#### EXERCISE
Below are some entries. Output each one exactly as it appears.
== MATERIALS PROVIDED
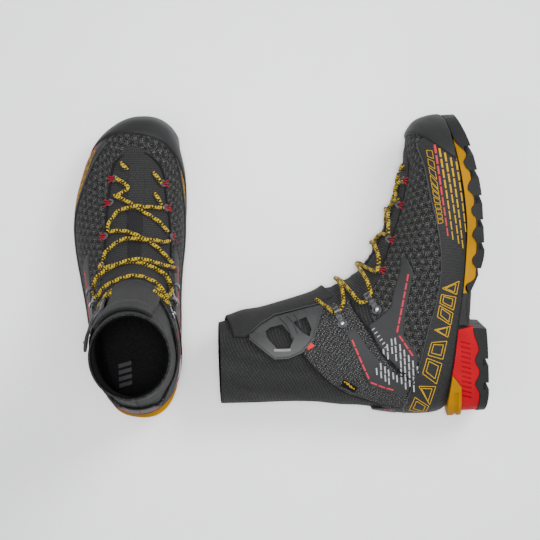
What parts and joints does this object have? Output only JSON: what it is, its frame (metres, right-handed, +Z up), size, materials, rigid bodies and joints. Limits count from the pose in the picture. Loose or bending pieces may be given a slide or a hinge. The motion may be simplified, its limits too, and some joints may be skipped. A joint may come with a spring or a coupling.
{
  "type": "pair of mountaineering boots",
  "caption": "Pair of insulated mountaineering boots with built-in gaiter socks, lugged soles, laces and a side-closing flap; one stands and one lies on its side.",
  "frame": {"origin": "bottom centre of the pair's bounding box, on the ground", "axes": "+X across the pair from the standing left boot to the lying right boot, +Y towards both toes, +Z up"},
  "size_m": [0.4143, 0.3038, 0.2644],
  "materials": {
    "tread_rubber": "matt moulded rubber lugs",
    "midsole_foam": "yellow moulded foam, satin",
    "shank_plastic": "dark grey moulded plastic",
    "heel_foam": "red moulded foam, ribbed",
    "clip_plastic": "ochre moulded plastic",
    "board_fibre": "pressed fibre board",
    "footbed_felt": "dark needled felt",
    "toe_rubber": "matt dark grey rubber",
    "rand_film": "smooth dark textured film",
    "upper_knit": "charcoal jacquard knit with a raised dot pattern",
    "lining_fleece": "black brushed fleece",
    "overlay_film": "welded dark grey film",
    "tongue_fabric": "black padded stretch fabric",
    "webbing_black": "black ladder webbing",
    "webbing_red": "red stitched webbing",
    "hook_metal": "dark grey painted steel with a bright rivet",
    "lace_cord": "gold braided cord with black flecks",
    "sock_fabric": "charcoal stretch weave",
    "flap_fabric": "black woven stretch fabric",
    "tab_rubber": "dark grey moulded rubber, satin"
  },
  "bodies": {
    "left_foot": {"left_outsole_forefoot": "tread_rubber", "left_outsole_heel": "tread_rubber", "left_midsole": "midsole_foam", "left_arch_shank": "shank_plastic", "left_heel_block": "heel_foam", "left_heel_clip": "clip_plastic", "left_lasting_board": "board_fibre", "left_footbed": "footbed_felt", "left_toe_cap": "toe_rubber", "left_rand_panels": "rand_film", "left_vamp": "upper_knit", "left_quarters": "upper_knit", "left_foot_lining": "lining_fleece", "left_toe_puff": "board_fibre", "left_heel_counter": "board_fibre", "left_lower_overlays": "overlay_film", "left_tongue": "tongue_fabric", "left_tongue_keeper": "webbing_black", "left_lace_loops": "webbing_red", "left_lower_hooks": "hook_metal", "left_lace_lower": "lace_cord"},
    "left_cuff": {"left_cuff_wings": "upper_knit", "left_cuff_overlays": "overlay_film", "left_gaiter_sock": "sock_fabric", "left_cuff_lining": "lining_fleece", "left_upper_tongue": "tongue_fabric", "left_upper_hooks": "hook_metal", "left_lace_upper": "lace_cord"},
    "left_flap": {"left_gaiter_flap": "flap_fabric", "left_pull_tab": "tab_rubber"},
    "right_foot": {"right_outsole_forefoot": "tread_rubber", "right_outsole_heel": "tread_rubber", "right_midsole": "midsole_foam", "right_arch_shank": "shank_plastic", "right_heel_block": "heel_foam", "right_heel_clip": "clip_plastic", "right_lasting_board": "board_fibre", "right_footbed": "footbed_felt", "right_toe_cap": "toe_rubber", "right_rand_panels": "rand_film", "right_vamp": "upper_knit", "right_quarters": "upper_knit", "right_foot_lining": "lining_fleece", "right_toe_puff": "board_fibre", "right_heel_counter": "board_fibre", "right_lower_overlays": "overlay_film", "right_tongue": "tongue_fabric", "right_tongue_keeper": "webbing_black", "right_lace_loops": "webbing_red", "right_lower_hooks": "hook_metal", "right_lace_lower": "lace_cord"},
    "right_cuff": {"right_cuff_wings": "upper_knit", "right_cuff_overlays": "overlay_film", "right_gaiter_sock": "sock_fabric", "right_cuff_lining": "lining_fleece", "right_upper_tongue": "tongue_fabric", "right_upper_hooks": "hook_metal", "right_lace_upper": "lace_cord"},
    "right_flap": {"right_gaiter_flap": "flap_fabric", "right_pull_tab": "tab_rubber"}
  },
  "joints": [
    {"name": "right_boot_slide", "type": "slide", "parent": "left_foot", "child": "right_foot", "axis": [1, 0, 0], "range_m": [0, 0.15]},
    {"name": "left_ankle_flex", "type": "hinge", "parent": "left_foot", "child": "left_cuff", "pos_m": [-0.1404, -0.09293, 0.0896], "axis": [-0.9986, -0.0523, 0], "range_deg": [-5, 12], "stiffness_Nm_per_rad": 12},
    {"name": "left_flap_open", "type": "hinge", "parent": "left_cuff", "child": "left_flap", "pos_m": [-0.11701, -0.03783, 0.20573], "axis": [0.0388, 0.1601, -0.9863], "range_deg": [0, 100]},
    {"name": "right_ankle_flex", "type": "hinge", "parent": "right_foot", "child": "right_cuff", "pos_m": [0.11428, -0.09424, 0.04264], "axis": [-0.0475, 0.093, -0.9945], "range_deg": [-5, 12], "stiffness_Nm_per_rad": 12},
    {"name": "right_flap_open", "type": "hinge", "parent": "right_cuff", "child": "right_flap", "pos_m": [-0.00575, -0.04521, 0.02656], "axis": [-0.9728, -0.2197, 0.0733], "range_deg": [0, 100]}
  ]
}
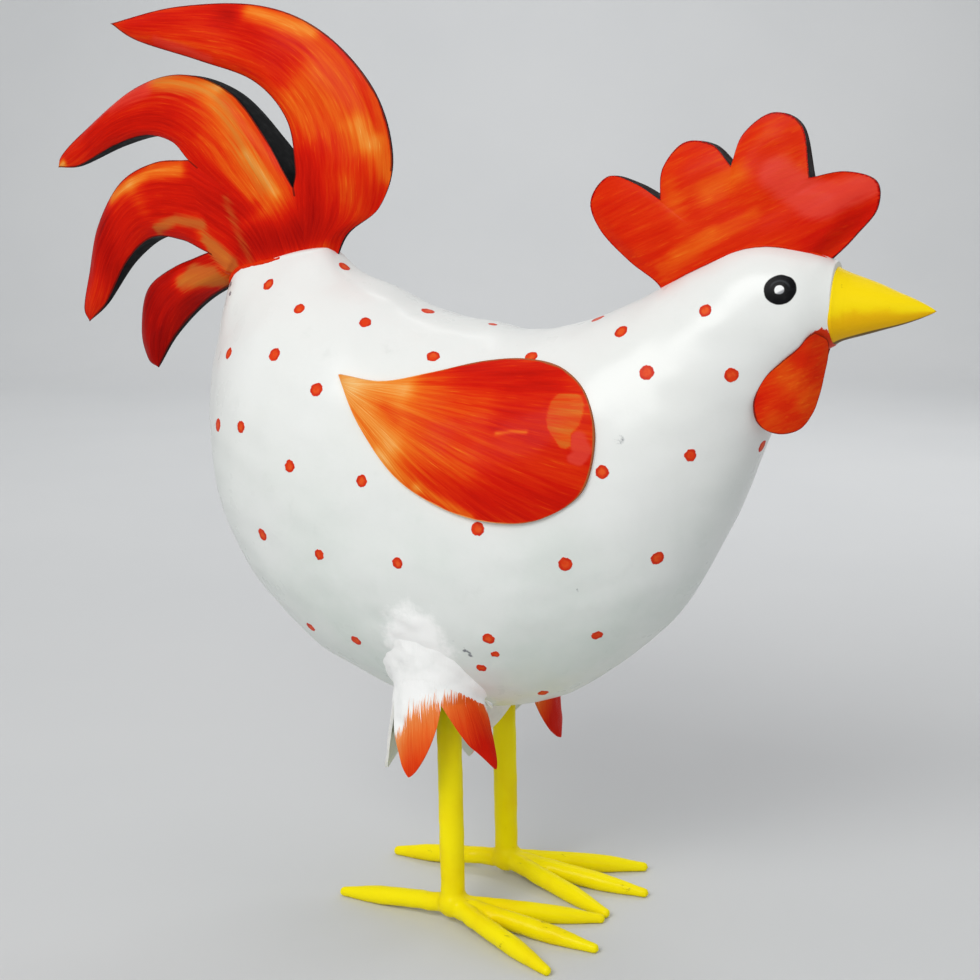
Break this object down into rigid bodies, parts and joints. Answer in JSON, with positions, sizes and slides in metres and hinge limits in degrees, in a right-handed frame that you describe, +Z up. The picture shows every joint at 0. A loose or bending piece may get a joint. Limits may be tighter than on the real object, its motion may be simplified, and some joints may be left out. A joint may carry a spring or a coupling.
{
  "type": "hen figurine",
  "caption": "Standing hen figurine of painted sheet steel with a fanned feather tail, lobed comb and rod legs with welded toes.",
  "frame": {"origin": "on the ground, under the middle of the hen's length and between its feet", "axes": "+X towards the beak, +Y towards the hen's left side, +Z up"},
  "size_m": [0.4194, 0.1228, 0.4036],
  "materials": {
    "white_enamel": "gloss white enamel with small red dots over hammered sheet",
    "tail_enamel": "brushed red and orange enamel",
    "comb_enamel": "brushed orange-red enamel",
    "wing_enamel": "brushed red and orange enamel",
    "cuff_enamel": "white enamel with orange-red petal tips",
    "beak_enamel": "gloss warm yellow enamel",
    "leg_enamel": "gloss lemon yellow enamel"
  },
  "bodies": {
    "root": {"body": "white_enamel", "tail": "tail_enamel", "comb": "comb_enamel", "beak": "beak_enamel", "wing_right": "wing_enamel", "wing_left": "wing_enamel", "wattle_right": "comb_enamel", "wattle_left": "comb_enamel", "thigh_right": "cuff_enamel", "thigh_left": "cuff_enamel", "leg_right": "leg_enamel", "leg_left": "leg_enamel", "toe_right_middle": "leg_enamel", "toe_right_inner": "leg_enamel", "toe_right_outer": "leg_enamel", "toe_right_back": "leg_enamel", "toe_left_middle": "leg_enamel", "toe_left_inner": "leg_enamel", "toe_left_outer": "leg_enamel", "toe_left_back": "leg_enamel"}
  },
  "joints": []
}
====
#### ANSWER FOR THIS EXERCISE
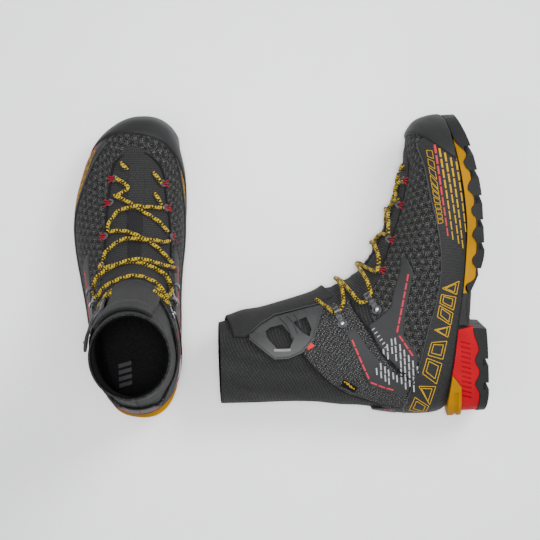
What parts and joints does this object have? Output only JSON: what it is, its frame (metres, right-handed, +Z up), size, materials, rigid bodies and joints. Limits count from the pose in the picture. Loose or bending pieces may be given a slide or a hinge. The motion may be simplified, its limits too, and some joints may be skipped. A joint may come with a spring or a coupling.
{
  "type": "pair of mountaineering boots",
  "caption": "Pair of insulated mountaineering boots with built-in gaiter socks, lugged soles, laces and a side-closing flap; one stands and one lies on its side.",
  "frame": {"origin": "bottom centre of the pair's bounding box, on the ground", "axes": "+X across the pair from the standing left boot to the lying right boot, +Y towards both toes, +Z up"},
  "size_m": [0.4143, 0.3038, 0.2644],
  "materials": {
    "tread_rubber": "matt moulded rubber lugs",
    "midsole_foam": "yellow moulded foam, satin",
    "shank_plastic": "dark grey moulded plastic",
    "heel_foam": "red moulded foam, ribbed",
    "clip_plastic": "ochre moulded plastic",
    "board_fibre": "pressed fibre board",
    "footbed_felt": "dark needled felt",
    "toe_rubber": "matt dark grey rubber",
    "rand_film": "smooth dark textured film",
    "upper_knit": "charcoal jacquard knit with a raised dot pattern",
    "lining_fleece": "black brushed fleece",
    "overlay_film": "welded dark grey film",
    "tongue_fabric": "black padded stretch fabric",
    "webbing_black": "black ladder webbing",
    "webbing_red": "red stitched webbing",
    "hook_metal": "dark grey painted steel with a bright rivet",
    "lace_cord": "gold braided cord with black flecks",
    "sock_fabric": "charcoal stretch weave",
    "flap_fabric": "black woven stretch fabric",
    "tab_rubber": "dark grey moulded rubber, satin"
  },
  "bodies": {
    "left_foot": {"left_outsole_forefoot": "tread_rubber", "left_outsole_heel": "tread_rubber", "left_midsole": "midsole_foam", "left_arch_shank": "shank_plastic", "left_heel_block": "heel_foam", "left_heel_clip": "clip_plastic", "left_lasting_board": "board_fibre", "left_footbed": "footbed_felt", "left_toe_cap": "toe_rubber", "left_rand_panels": "rand_film", "left_vamp": "upper_knit", "left_quarters": "upper_knit", "left_foot_lining": "lining_fleece", "left_toe_puff": "board_fibre", "left_heel_counter": "board_fibre", "left_lower_overlays": "overlay_film", "left_tongue": "tongue_fabric", "left_tongue_keeper": "webbing_black", "left_lace_loops": "webbing_red", "left_lower_hooks": "hook_metal", "left_lace_lower": "lace_cord"},
    "left_cuff": {"left_cuff_wings": "upper_knit", "left_cuff_overlays": "overlay_film", "left_gaiter_sock": "sock_fabric", "left_cuff_lining": "lining_fleece", "left_upper_tongue": "tongue_fabric", "left_upper_hooks": "hook_metal", "left_lace_upper": "lace_cord"},
    "left_flap": {"left_gaiter_flap": "flap_fabric", "left_pull_tab": "tab_rubber"},
    "right_foot": {"right_outsole_forefoot": "tread_rubber", "right_outsole_heel": "tread_rubber", "right_midsole": "midsole_foam", "right_arch_shank": "shank_plastic", "right_heel_block": "heel_foam", "right_heel_clip": "clip_plastic", "right_lasting_board": "board_fibre", "right_footbed": "footbed_felt", "right_toe_cap": "toe_rubber", "right_rand_panels": "rand_film", "right_vamp": "upper_knit", "right_quarters": "upper_knit", "right_foot_lining": "lining_fleece", "right_toe_puff": "board_fibre", "right_heel_counter": "board_fibre", "right_lower_overlays": "overlay_film", "right_tongue": "tongue_fabric", "right_tongue_keeper": "webbing_black", "right_lace_loops": "webbing_red", "right_lower_hooks": "hook_metal", "right_lace_lower": "lace_cord"},
    "right_cuff": {"right_cuff_wings": "upper_knit", "right_cuff_overlays": "overlay_film", "right_gaiter_sock": "sock_fabric", "right_cuff_lining": "lining_fleece", "right_upper_tongue": "tongue_fabric", "right_upper_hooks": "hook_metal", "right_lace_upper": "lace_cord"},
    "right_flap": {"right_gaiter_flap": "flap_fabric", "right_pull_tab": "tab_rubber"}
  },
  "joints": [
    {"name": "right_boot_slide", "type": "slide", "parent": "left_foot", "child": "right_foot", "axis": [1, 0, 0], "range_m": [0, 0.15]},
    {"name": "left_ankle_flex", "type": "hinge", "parent": "left_foot", "child": "left_cuff", "pos_m": [-0.1404, -0.09293, 0.0896], "axis": [-0.9986, -0.0523, 0], "range_deg": [-5, 12], "stiffness_Nm_per_rad": 12},
    {"name": "left_flap_open", "type": "hinge", "parent": "left_cuff", "child": "left_flap", "pos_m": [-0.11701, -0.03783, 0.20573], "axis": [0.0388, 0.1601, -0.9863], "range_deg": [0, 100]},
    {"name": "right_ankle_flex", "type": "hinge", "parent": "right_foot", "child": "right_cuff", "pos_m": [0.11428, -0.09424, 0.04264], "axis": [-0.0475, 0.093, -0.9945], "range_deg": [-5, 12], "stiffness_Nm_per_rad": 12},
    {"name": "right_flap_open", "type": "hinge", "parent": "right_cuff", "child": "right_flap", "pos_m": [-0.00575, -0.04521, 0.02656], "axis": [-0.9728, -0.2197, 0.0733], "range_deg": [0, 100]}
  ]
}
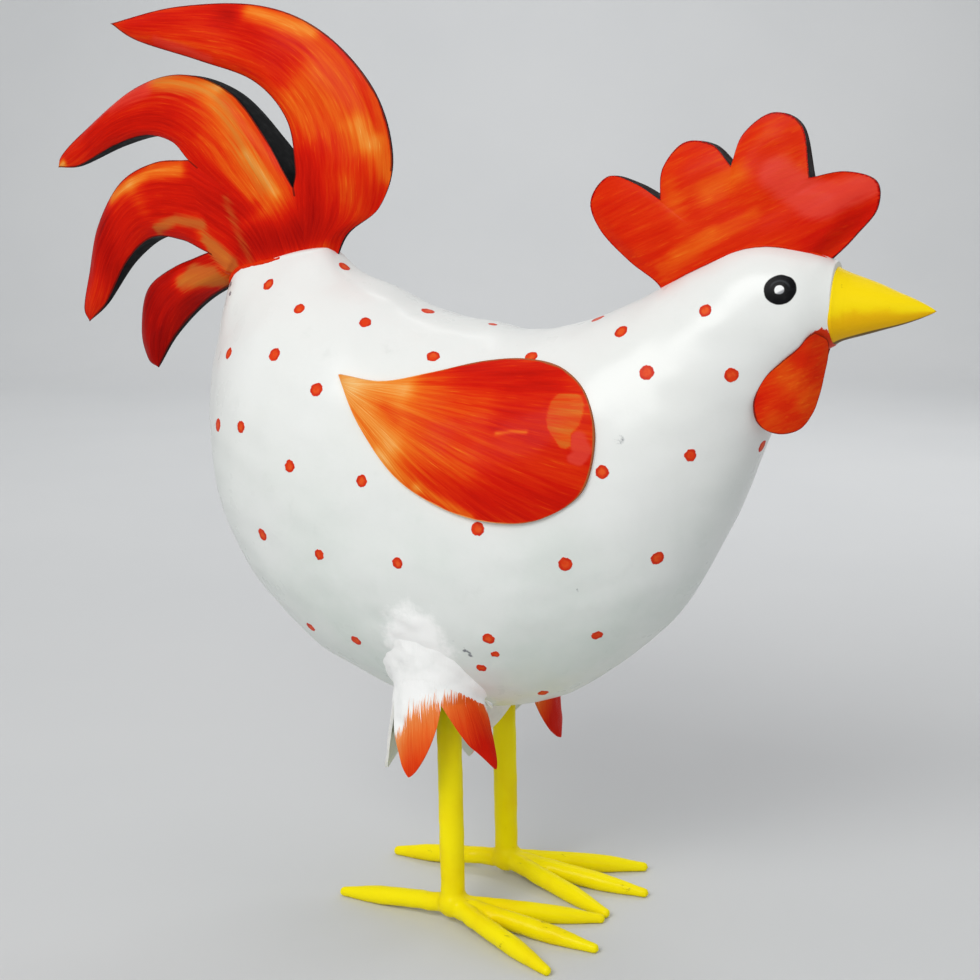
Break this object down into rigid bodies, parts and joints. Answer in JSON, with positions, sizes and slides in metres and hinge limits in degrees, in a right-handed frame that you describe, +Z up. The picture shows every joint at 0. A loose or bending piece may get a joint. Limits may be tighter than on the real object, its motion may be simplified, and some joints may be left out. A joint may carry a spring or a coupling.
{
  "type": "hen figurine",
  "caption": "Standing hen figurine of painted sheet steel with a fanned feather tail, lobed comb and rod legs with welded toes.",
  "frame": {"origin": "on the ground, under the middle of the hen's length and between its feet", "axes": "+X towards the beak, +Y towards the hen's left side, +Z up"},
  "size_m": [0.4194, 0.1228, 0.4036],
  "materials": {
    "white_enamel": "gloss white enamel with small red dots over hammered sheet",
    "tail_enamel": "brushed red and orange enamel",
    "comb_enamel": "brushed orange-red enamel",
    "wing_enamel": "brushed red and orange enamel",
    "cuff_enamel": "white enamel with orange-red petal tips",
    "beak_enamel": "gloss warm yellow enamel",
    "leg_enamel": "gloss lemon yellow enamel"
  },
  "bodies": {
    "root": {"body": "white_enamel", "tail": "tail_enamel", "comb": "comb_enamel", "beak": "beak_enamel", "wing_right": "wing_enamel", "wing_left": "wing_enamel", "wattle_right": "comb_enamel", "wattle_left": "comb_enamel", "thigh_right": "cuff_enamel", "thigh_left": "cuff_enamel", "leg_right": "leg_enamel", "leg_left": "leg_enamel", "toe_right_middle": "leg_enamel", "toe_right_inner": "leg_enamel", "toe_right_outer": "leg_enamel", "toe_right_back": "leg_enamel", "toe_left_middle": "leg_enamel", "toe_left_inner": "leg_enamel", "toe_left_outer": "leg_enamel", "toe_left_back": "leg_enamel"}
  },
  "joints": []
}